3D code data
-- -- --
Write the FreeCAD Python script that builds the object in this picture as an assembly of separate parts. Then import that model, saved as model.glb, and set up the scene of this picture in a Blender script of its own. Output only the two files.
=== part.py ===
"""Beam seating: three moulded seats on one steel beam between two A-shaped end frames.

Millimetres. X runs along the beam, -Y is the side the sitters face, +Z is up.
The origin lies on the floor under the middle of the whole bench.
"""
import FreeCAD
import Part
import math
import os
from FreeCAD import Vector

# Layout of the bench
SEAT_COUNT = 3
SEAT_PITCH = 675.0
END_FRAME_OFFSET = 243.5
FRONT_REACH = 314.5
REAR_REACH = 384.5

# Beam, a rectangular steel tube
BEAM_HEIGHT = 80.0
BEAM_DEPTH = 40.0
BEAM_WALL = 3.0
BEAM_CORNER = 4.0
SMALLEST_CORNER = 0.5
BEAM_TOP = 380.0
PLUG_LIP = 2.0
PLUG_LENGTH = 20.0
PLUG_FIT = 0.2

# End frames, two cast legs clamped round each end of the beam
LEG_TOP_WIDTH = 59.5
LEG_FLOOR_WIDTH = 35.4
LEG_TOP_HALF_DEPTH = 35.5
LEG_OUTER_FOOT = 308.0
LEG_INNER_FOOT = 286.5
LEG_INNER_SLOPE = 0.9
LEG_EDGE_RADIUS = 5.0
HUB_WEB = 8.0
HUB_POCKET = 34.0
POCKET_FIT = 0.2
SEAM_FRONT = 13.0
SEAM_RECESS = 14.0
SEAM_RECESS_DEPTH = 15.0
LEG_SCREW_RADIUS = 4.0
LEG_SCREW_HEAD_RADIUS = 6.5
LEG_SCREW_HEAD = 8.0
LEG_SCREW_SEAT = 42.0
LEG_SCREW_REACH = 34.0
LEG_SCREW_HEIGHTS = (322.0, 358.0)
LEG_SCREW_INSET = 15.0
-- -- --
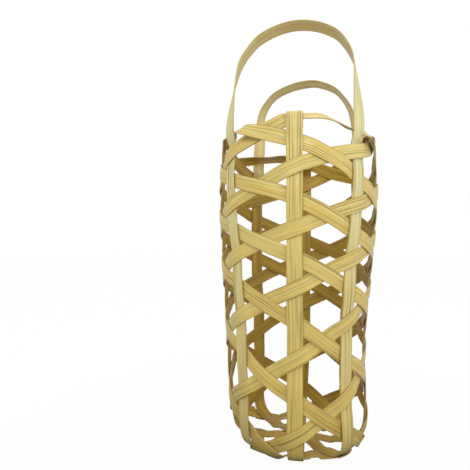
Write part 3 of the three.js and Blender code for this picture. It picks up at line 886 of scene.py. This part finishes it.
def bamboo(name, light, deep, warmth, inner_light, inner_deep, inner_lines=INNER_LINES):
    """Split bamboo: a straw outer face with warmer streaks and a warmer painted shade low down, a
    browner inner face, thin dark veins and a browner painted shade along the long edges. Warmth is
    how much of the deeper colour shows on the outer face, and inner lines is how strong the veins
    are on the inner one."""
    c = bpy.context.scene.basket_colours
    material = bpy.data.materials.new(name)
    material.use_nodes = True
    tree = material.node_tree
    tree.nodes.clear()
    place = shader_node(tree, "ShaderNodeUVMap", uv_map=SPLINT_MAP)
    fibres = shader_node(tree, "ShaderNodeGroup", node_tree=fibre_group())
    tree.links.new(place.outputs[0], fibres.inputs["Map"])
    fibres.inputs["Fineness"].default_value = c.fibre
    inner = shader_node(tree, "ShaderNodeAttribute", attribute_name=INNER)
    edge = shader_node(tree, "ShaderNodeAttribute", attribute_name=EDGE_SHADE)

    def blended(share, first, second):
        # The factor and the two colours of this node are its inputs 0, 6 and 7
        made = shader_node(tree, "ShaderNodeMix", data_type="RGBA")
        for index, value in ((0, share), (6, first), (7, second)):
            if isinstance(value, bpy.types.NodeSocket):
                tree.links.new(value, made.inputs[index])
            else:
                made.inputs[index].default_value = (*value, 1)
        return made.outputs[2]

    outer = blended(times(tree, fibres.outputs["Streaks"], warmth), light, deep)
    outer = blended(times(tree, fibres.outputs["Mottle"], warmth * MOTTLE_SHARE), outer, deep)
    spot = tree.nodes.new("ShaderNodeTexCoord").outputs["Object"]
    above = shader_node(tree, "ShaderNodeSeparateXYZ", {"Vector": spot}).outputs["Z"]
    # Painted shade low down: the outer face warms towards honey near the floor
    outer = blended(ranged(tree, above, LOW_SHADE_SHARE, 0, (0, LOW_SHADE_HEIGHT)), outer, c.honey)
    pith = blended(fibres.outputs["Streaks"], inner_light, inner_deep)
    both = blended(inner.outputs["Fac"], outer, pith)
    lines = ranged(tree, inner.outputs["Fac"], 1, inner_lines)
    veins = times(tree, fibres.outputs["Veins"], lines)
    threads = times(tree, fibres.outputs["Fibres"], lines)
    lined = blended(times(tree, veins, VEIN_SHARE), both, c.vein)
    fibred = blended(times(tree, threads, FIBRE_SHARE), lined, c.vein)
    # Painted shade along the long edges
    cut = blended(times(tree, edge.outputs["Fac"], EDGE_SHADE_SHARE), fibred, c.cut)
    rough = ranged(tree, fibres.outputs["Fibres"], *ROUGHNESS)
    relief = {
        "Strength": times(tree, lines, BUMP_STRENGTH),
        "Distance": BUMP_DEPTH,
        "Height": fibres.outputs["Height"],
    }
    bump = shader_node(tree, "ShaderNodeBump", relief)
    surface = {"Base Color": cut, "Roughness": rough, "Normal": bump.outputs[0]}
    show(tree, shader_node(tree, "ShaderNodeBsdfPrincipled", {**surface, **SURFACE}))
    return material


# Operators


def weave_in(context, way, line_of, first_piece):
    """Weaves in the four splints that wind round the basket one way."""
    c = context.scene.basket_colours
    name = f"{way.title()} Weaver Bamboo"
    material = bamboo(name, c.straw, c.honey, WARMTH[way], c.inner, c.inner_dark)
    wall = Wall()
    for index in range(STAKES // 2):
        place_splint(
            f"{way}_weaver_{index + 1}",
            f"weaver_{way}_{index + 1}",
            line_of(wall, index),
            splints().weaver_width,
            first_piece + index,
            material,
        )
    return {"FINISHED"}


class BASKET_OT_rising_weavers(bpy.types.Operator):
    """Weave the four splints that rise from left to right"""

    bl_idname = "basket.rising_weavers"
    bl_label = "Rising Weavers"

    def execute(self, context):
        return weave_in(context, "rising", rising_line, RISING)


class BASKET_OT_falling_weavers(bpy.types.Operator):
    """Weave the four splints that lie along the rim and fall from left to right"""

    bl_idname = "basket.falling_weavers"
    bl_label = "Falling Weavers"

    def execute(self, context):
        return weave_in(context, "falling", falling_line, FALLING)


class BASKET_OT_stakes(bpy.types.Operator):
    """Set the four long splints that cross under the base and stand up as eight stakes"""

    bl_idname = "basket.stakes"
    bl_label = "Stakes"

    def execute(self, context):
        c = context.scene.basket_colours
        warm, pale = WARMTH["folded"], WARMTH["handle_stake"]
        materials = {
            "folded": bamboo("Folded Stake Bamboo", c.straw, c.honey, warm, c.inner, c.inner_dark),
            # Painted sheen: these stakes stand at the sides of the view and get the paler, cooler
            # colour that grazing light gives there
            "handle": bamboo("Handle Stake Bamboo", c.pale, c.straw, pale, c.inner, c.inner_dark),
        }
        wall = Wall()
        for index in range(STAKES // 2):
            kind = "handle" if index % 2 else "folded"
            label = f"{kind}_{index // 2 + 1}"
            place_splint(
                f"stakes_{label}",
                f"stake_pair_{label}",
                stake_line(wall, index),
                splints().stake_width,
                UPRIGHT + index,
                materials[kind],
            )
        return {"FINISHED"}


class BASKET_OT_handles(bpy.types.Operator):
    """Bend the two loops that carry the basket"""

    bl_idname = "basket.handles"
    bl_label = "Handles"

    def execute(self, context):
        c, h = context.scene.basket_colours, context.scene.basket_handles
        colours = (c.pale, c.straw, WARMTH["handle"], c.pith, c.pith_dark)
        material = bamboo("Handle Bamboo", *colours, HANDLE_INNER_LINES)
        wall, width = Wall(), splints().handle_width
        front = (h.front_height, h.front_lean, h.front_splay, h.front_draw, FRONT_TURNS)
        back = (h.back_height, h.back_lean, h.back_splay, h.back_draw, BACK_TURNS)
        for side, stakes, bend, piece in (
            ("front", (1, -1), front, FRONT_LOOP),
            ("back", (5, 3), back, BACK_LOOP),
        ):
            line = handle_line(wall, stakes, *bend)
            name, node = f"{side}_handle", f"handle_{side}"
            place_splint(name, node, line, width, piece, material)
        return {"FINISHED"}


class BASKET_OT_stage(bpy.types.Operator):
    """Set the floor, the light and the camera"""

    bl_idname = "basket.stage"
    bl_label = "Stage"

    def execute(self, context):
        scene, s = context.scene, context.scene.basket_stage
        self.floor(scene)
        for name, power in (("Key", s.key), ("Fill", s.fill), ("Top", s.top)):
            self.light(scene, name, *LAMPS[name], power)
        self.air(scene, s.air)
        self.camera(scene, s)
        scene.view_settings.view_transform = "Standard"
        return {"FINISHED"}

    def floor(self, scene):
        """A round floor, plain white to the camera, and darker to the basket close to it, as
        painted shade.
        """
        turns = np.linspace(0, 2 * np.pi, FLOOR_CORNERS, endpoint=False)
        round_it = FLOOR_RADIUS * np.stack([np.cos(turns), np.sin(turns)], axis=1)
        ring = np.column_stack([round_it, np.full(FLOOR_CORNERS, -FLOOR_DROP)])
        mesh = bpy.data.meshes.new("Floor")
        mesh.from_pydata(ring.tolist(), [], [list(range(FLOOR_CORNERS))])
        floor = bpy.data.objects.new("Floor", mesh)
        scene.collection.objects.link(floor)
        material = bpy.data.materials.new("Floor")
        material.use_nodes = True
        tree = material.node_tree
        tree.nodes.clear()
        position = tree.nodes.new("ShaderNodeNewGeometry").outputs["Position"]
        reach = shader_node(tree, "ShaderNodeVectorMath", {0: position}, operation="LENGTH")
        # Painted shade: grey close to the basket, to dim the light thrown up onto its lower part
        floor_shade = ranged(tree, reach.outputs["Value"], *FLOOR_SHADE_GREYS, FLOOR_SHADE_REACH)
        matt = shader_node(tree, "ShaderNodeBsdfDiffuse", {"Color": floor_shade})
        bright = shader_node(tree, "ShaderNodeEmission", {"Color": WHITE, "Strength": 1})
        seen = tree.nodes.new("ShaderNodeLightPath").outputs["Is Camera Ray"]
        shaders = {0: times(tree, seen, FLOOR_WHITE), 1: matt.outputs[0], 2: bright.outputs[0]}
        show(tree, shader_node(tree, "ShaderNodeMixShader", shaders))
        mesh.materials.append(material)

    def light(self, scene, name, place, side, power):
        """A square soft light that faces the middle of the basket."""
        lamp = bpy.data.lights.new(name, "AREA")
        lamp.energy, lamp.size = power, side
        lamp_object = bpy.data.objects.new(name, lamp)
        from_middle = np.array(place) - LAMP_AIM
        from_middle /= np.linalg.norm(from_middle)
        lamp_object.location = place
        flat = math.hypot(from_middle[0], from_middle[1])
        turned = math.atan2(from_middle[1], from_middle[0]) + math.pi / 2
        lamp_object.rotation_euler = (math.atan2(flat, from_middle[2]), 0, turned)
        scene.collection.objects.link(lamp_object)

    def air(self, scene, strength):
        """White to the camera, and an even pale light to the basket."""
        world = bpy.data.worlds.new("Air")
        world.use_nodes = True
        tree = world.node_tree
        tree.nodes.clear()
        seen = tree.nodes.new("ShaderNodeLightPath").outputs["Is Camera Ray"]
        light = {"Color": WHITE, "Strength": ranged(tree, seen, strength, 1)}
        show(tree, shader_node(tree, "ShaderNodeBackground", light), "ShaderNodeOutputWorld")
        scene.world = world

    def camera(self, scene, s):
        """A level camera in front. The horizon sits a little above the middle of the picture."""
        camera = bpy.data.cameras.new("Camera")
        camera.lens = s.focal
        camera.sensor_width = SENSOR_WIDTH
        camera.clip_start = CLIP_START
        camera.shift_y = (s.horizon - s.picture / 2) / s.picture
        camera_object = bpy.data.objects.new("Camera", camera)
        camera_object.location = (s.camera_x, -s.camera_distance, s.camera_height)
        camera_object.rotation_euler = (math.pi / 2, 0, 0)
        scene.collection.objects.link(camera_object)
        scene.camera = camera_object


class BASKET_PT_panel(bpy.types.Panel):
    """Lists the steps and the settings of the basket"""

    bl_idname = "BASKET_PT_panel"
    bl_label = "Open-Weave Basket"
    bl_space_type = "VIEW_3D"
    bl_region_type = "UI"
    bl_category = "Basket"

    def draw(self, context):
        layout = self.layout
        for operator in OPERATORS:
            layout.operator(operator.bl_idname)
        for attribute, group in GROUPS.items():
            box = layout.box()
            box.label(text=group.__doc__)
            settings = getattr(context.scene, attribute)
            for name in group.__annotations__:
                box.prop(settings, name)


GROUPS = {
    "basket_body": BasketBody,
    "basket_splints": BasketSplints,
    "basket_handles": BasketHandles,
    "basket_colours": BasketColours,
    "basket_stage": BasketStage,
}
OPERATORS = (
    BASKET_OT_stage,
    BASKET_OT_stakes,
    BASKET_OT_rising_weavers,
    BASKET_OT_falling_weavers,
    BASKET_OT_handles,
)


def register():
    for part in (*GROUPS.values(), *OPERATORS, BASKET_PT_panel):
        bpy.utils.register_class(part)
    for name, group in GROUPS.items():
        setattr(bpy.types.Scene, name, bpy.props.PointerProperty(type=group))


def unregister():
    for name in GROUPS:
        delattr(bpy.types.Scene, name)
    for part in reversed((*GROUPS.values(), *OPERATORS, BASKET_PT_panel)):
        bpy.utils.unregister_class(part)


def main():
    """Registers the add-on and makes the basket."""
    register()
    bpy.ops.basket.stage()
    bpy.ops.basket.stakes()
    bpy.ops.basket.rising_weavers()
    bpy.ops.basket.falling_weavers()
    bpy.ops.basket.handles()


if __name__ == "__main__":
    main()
-- -- --
#### YOUR TASK:
Count how many lines above contain the word "FreeCAD". Reply with the number alone.

#### OUTPUT OF THE EXERCISE:
3